То же самое, но чуть-чуть по-другому: говорят, одна мощная фирма, известная всему миру изготовлением самых дорогих и лучших духов, пригласила Геду в качестве эксперта, и его разрешение требовалось для выпуска каждого аромата, а за это ему, ей-богу, платили баснословные деньги. Желая, в сущности, уничтожить конкурирующий завод, который начал их обгонять на рынке, принесли Геде на оценку кучу новых композиций, как бы своих, а на самом деле чужих. Господин Волни их изучил и установил, что все это отбросы, негодные к употреблению, а все из-за огромного количества убийственных ядов в составе. Едва услышав это известие, они тут же раззвонили о результатах экспертизы по всему миру и тем самым просто стерли с лица земли конкурирующую фирму. Эти вторые, потерпев чудовищные убытки, подготовили ловушку, опять же в виде прекрасных флаконов, наполненных змеиным ядом (здесь у рассказчиков не хватало фантазии, да они, похоже, особо и не старались, ведь им этот вариант вполне нравился), и конец уже известен, нюхал, нюхал и нанюхал смертельную дозу.
Скорее всего, эти истории были выдуманы исключительно в целях защиты Гедеона от банального инфаркта. Горожане считали, что смерть их знаменитого соседа должна иметь более возвышенную природу, какое-то зерно тайны, некую загадку. Этими сказками они готовили его к превращению в легенду, где ему, по их полному убеждению, было обеспечено место.
Эти россказни, разумеется, не доходили до безутешных наследниц. Убитые горем, они свои, и без того скромные, дружеские связи в городе свели к самому минимуму.
Их главной и важнейшей связью с миром был Геда, без него свет им был не мил. Они старались аккуратно отвечать на все многочисленные письма с соболезнованиями, так как знали, насколько он в этом вопросе был строг. За исключением нескольких ближайших друзей, среди которых был и Летич, едва ли они вообще с кем-нибудь разговаривали о горе, неожиданно поселившемся в их доме. Соседи были слишком хорошо воспитаны, чтобы в их присутствии вести пустопорожние беседы о причинах Гединого упокоения. Жизнь потихоньку продолжала идти своим чередом, хотя ей и не слишком радовались. Семейный адвокат взял на себя заботу об устройстве дел и необходимых выплат, о счетах и других юридических моментах в связи с коллекцией, наследством и наследственными правами. Все было устроено легко и просто, хотя и не было никакого завещания.
Вскоре Гедину волшебную коллекцию, в которую он вложил всю жизнь, так же как и весь дом, вместе с тремя женщинами в нем, окутала печальная тишина.

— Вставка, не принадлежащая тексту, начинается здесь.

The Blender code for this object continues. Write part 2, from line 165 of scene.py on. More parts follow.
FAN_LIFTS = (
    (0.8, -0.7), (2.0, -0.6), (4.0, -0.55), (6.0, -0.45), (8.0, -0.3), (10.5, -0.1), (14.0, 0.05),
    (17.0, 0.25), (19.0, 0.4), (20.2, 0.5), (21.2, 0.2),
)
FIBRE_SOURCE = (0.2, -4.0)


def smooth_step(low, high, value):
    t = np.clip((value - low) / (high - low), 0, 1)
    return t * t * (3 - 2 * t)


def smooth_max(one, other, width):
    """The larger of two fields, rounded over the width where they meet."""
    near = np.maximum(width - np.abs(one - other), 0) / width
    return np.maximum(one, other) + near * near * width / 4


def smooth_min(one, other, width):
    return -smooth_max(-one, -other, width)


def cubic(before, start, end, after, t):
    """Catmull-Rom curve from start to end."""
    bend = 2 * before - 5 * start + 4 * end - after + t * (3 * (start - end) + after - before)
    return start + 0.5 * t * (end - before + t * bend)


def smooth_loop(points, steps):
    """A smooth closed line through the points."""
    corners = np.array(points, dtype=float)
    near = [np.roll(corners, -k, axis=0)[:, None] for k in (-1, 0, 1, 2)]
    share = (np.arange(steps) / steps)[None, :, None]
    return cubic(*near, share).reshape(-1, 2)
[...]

Госпожа Эмилия больше не могла давать уроки, и домашнее музицирование почти полностью прекратилось. Ольга занималась этим исключительно в школе, теперь уже без особого желания, ожидая, едва дождавшись того момента, когда ее в этом заменит дочь. Мила учила то, что было необходимо, но без особого воодушевления. Визиты Йоханессы вскоре свели на два раза в неделю, потом один, а теперь она приходит раз в месяц или по договоренности, только чтобы стереть с коллекции пыль.

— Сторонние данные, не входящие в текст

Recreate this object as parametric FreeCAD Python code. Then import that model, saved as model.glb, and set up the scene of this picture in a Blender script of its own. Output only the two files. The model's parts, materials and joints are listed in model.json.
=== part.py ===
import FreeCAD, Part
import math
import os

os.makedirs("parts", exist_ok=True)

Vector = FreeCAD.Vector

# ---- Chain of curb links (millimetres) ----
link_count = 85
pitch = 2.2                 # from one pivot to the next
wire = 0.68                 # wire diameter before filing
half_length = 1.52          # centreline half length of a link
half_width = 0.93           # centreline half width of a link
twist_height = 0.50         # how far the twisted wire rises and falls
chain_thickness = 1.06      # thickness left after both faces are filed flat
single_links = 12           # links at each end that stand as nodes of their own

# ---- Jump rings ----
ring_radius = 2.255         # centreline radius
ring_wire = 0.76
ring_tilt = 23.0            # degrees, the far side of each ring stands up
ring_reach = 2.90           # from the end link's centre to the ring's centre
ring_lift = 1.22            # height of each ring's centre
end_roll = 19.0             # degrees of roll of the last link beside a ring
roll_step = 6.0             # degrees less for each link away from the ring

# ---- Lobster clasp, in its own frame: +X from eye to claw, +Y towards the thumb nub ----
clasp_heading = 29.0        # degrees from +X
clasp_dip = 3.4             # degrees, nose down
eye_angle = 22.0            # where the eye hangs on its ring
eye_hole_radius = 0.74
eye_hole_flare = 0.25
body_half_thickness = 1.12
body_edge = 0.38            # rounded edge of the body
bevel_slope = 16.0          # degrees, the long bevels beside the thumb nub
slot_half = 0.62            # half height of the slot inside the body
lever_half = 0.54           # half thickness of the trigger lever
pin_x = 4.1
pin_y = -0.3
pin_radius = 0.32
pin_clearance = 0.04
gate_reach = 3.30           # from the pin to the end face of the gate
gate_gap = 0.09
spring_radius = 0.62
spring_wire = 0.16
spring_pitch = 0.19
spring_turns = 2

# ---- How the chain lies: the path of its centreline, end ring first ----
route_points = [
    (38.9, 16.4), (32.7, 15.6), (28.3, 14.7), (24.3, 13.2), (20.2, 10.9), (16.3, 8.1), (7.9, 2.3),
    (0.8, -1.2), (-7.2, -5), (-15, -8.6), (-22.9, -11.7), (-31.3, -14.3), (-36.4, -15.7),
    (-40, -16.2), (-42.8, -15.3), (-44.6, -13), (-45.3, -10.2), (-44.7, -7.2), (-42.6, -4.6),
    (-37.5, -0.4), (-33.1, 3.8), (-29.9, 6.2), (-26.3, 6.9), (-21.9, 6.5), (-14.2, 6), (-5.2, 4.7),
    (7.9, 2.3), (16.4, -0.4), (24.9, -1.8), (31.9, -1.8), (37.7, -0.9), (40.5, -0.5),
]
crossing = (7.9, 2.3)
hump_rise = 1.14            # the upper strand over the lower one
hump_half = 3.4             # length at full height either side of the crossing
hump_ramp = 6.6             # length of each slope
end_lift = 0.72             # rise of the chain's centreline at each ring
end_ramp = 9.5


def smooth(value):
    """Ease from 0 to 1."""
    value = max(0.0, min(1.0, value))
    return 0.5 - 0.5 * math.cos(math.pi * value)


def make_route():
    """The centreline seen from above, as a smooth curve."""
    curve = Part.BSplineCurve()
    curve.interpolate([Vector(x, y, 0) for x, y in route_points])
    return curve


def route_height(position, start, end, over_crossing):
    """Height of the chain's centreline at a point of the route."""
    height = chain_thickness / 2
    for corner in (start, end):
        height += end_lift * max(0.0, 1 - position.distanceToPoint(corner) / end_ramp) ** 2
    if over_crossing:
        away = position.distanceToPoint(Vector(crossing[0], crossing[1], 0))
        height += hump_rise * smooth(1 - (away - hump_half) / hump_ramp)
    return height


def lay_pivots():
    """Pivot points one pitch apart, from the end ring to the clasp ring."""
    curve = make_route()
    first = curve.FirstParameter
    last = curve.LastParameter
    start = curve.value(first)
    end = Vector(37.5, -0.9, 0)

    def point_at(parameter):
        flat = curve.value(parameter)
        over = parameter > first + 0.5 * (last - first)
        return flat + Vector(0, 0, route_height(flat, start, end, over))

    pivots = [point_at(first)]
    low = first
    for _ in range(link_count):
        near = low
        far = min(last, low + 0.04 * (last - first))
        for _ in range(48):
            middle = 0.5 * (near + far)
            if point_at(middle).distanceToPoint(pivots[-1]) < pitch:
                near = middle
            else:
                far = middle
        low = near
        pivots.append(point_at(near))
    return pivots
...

Туда практически никого не пускали, а если кому и разрешалось бросить на нее взгляд, то обе женщины сопровождали гостя и следили за ним, как два взъерошенных ястреба. Они тщательно запирались. На верхний, затем на нижний замок, а ночью на ворота навешивали косой железный засов. Парень Милы, Боривое, часто оставался ночевать, но, несмотря на это, в доме Волни жили печально, тихо, подавленно и безрадостно.
Весть о том, что готовится продажа Гединой коллекции, в городе восприняли, как его вторую смерть, в сущности, именно так к этому относилась и его мать. Люди даже представить себе не могли свой городок без этой драгоценной жемчужины. Остальные достопримечательности города, какими бы важными и знаменитыми они ни были, по их мнению, не являлись полноценными без этой коллекции, бросавшей на все величественный отсвет большого мира. Многие даже не осознавали, что на самом деле никогда ее не видели собственными глазами, но столько знали о ней, хотя понятия не имели ни как, ни откуда. Горожан охватила какая-то тоска, когда стало точно известно, что это богатство навсегда исчезнет из их окружения, как будто перед ними внезапно открылась картина всеобщей, да и их собственной бренности.